Data for the task:
_ _ _ _

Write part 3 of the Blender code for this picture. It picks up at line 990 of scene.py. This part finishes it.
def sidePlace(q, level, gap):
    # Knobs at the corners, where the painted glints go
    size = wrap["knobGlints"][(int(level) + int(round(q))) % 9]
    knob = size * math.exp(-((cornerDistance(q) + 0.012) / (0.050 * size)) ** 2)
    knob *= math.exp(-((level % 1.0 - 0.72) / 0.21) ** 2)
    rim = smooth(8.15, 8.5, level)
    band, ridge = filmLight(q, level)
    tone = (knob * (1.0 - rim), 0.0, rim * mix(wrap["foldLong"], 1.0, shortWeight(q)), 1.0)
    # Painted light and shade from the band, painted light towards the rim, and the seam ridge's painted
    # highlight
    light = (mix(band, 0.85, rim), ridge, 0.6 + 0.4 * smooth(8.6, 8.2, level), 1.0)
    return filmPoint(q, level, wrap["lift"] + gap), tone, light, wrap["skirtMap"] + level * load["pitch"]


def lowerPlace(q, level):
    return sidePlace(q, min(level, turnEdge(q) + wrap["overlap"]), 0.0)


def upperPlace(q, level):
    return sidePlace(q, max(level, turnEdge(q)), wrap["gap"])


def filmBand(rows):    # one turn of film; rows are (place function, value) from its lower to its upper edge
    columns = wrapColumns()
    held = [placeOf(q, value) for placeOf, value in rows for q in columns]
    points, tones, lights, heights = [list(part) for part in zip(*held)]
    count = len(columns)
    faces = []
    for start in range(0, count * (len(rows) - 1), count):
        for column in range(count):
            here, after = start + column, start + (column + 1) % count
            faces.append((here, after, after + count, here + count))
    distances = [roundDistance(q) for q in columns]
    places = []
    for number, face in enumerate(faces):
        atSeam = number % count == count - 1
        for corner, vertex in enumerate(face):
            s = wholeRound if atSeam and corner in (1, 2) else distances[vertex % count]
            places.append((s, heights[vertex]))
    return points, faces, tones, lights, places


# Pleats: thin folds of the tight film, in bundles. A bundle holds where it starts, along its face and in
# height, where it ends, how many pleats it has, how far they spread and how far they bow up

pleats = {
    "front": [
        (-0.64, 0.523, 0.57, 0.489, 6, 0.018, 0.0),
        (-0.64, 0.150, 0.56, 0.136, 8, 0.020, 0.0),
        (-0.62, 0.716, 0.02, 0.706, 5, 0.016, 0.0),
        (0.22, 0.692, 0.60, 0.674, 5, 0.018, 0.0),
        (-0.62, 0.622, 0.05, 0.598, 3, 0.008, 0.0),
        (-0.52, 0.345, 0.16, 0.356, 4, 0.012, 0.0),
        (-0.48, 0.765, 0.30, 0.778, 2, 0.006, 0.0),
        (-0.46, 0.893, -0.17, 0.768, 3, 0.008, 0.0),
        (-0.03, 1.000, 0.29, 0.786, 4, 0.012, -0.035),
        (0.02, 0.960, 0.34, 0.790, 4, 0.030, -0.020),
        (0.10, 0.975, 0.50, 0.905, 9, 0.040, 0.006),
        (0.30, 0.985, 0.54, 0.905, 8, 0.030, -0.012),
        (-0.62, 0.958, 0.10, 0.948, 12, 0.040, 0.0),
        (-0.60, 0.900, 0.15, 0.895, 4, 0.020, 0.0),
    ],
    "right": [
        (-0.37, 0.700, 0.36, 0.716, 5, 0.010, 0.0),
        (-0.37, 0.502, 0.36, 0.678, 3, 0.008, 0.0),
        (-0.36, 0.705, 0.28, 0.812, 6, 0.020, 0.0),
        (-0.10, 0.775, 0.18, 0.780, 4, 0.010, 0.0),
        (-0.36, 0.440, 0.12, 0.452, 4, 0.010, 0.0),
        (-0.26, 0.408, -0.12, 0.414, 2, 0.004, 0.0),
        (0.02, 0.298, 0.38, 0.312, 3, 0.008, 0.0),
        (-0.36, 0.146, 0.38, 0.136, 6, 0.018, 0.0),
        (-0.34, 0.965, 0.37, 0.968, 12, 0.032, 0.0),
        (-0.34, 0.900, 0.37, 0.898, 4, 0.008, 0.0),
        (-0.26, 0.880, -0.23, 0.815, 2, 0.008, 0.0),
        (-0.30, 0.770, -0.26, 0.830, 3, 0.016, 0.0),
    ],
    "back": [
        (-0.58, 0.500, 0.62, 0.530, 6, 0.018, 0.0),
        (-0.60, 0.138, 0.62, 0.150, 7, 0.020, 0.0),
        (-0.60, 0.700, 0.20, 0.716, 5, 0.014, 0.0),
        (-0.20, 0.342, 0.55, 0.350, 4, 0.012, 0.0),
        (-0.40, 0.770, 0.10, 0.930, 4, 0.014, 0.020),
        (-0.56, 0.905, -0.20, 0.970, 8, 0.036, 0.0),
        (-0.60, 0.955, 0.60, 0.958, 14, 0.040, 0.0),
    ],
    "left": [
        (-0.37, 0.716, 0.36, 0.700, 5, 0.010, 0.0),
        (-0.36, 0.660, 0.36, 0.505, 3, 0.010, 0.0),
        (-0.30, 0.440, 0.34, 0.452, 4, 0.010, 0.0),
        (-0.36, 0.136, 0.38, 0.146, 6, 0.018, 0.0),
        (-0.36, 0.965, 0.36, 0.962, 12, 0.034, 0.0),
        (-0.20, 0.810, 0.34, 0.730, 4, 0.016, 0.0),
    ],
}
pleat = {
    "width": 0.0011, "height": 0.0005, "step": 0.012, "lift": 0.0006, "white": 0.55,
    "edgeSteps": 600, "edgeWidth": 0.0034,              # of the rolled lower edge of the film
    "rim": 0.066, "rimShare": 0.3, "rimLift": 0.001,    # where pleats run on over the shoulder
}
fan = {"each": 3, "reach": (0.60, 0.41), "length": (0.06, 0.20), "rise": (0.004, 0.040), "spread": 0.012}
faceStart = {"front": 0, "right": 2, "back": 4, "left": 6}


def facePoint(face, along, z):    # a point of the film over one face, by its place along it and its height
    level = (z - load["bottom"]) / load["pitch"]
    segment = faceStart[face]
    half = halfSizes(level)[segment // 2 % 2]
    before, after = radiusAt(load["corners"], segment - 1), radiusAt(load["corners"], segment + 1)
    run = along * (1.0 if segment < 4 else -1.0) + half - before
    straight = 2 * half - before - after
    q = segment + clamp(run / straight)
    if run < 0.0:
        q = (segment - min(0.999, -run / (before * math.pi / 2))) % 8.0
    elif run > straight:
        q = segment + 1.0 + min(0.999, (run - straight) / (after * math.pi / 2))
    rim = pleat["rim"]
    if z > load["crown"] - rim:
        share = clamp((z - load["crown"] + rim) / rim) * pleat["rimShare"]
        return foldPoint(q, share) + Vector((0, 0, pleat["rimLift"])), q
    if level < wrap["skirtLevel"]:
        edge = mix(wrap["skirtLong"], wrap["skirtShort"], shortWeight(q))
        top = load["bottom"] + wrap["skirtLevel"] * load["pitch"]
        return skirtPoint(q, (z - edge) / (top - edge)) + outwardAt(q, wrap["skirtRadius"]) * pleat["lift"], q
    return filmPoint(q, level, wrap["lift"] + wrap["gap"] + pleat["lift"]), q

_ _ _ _

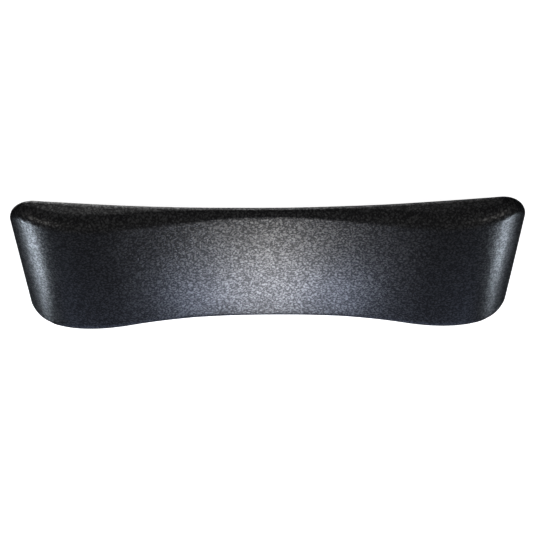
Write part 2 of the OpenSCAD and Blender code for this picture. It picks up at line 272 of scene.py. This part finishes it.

_ _ _ _

Look for the word "This" in every line of the listing and copy the lines that have it.

Write part 3 of the Blender code for this picture. It picks up at line 990 of scene.py. This part finishes it.
Write part 2 of the OpenSCAD and Blender code for this picture. It picks up at line 272 of scene.py. This part finishes it.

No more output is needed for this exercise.